Many IOT applications require processing at the edge to convert data into insights in real time. Data processing and AI models are in essence methods performing vector transforms at scale. This vector processing was done using CPUs which are not optimized for vector processing. The next evolution in the journey was the use of GPU which had been originally designed for large scale pixel (think vectors) manipulation. While GPU are optimized to perform vector manipulation at speed they have high power requirements and are impractical for heavy processing on edge devices. GPU based edge processing is power limited and a compromise has to made on the quality of the decision to achieve timeliness and lower power consumption. The alternate is to send the data over the network to a cloud location for processing. This approach introduces network latency and is time limited. It works well when the data processing requires high quality decision and can compromise on real time decision making. It would be a failure for applications like brake assists, autonomous, assistive applications.
There are several concurrent research approaches being taken to limit the power requirements for edge processing. The first optimizes the traditional Von Neumann computer architecture, increasing CPU clock speed while reducing the size of the transistor gate to achieve lower power requirements. The transistor size has fallen exponentially over the past few years allowing more transistor to be packed into the same space while consuming less power. However as the size of the transistor reduce they become so small that they experience what is called quantum tunneling. This means the electrons instead of staying in the intended logic gate flow from one logic gate to another, essentially making it impossible to achieve an off state. One way to beat this "leaking electrons" problem is to build a quantum von Neuman computer. In a simplistic explanation since the quantum computer can have several states it could achieve order of magnitude higher computation for the same clock speeds. This eliminates to keep pushing against the "leaking electron" problem. It is unclear however whether a quantum von Neumann architecture would have a low power consumption.

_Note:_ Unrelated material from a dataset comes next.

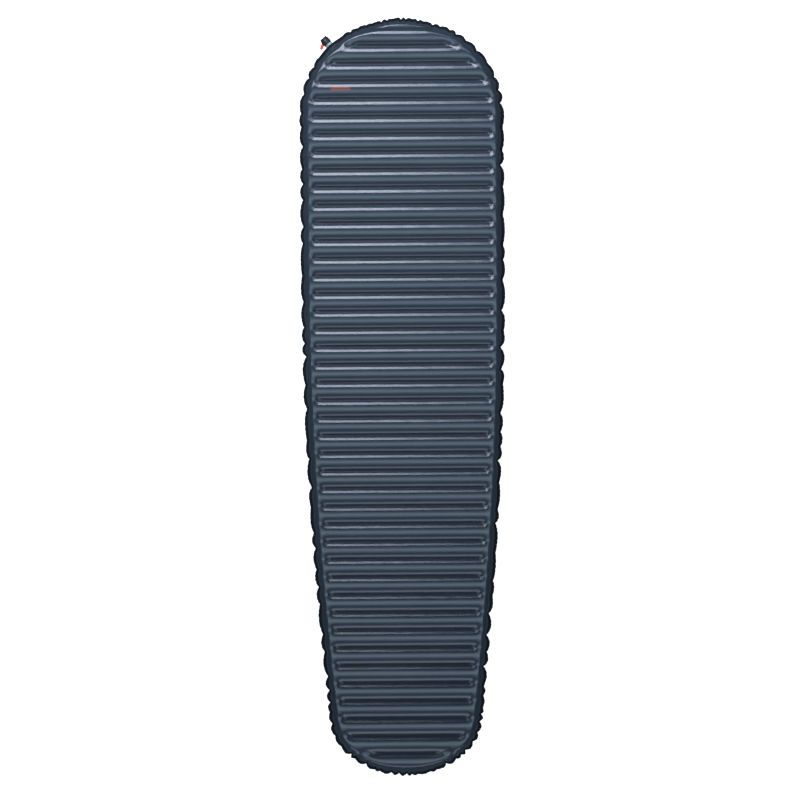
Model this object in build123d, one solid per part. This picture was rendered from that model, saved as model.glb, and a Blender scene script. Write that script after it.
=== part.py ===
from build123d import *

from math import acos, asin, atan2, cos, degrees, hypot, radians, sin, sqrt
import os

# Inflatable sleeping pad: two welded fabric skins, a two-layer triangular core and a winged one-way valve.
#
# Row frame, in millimetres: +Y towards the head end, +X towards the sleeper's left hand when lying face up
# with the head at +Y, +Z up. The origin is the centre of the footprint, on the ground.
# The films and skins are drawn thicker than the real coated cloth so that they mesh as closed solids.

# ---- driving dimensions of the pad -------------------------------------------------------------
LENGTH = 1830.0
WIDTH = 494.0
THICKNESS = 64.0
MID = THICKNESS / 2  # height of the perimeter weld
FLANGE = 7.0  # width of the perimeter weld
SKIN = 0.8  # drawn thickness of one skin

# ---- outline: head and foot are each a tip arc and two corner arcs, the sides a line and a long arc
HEAD_TIP_R = 280.0
HEAD_CORNER_R = 225.0
FOOT_TIP_R = 225.0
FOOT_CORNER_R = 125.0
TAPER_START_Y = 308.0  # the sides run straight down to here and curve in below it
TAPER_R = 9450.0

# ---- ribs ------------------------------------------------------------------------------------
RIB_PITCH = 42.9
WELD_LINES = 42  # rows where a skin is bonded to the core
FIRST_WELD_Y = 896.0
RIB_RISE = 8.5  # height of a rib's crest above the weld lines beside it
EDGE_ROUND = 30.0  # radius of the side wall
CLIP = 0.5  # how much the ground flattens a lower rib, and the room over an upper one

# ---- core --------------------------------------------------------------------------------------
FILM = 0.3  # drawn thickness of the core films
LAND = 4.0  # width of a bonded strip
GLUE = 0.1  # glue line between a film and what it is bonded to
CORE_INSET = 36.0  # the core stops this far inside the outline, so air can pass round it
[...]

The other options is to observe how the brain is able to achieve the processing capacity at low cycle speed and low power. Individual neurons fire at 200 Hz max and yet the brain is far superior to any Artificial Neural Network. The classical Von Neuman computer architecture marches data for execution of binary instructions over a connecting bus between the memory and CPU to the beat of the synchronous clock. The Von Neumann architecture is intrinsically power hungry as it requires higher clock speed to achieve higher throughput. The brain works differently, memory and processing happens within the same neuron structure. This is the essence of neuromorphic computing. Neuromorphic computing promises to achieve energy efficiency, low latency and high quality decisions. There are several promising neuromorphic chips on the horizon. Brain AI has achieved full commercialization of its neuromorphic Akida AIOT chip and MetaTF software framework. Intel is planning to commercialize Loihi2 neuromorphic chip and Lava software framework.
Low power edge computing has been one of my area of interest since I worked on this topic during my master thesis. I had proposed to achieve high computation throughput at low cycle speed by stacking several low cycle speed processors together as a neural network instead of one power hungry GPUs. It then led to me to study brain inspired vision algorithms and drifted away from the core question I had raised during my master thesis. It is therefore exciting to see promising new developments in the field of neuromorphic computing. As IOT and edge computing become more mainstream I hope this will be an exciting space for new research.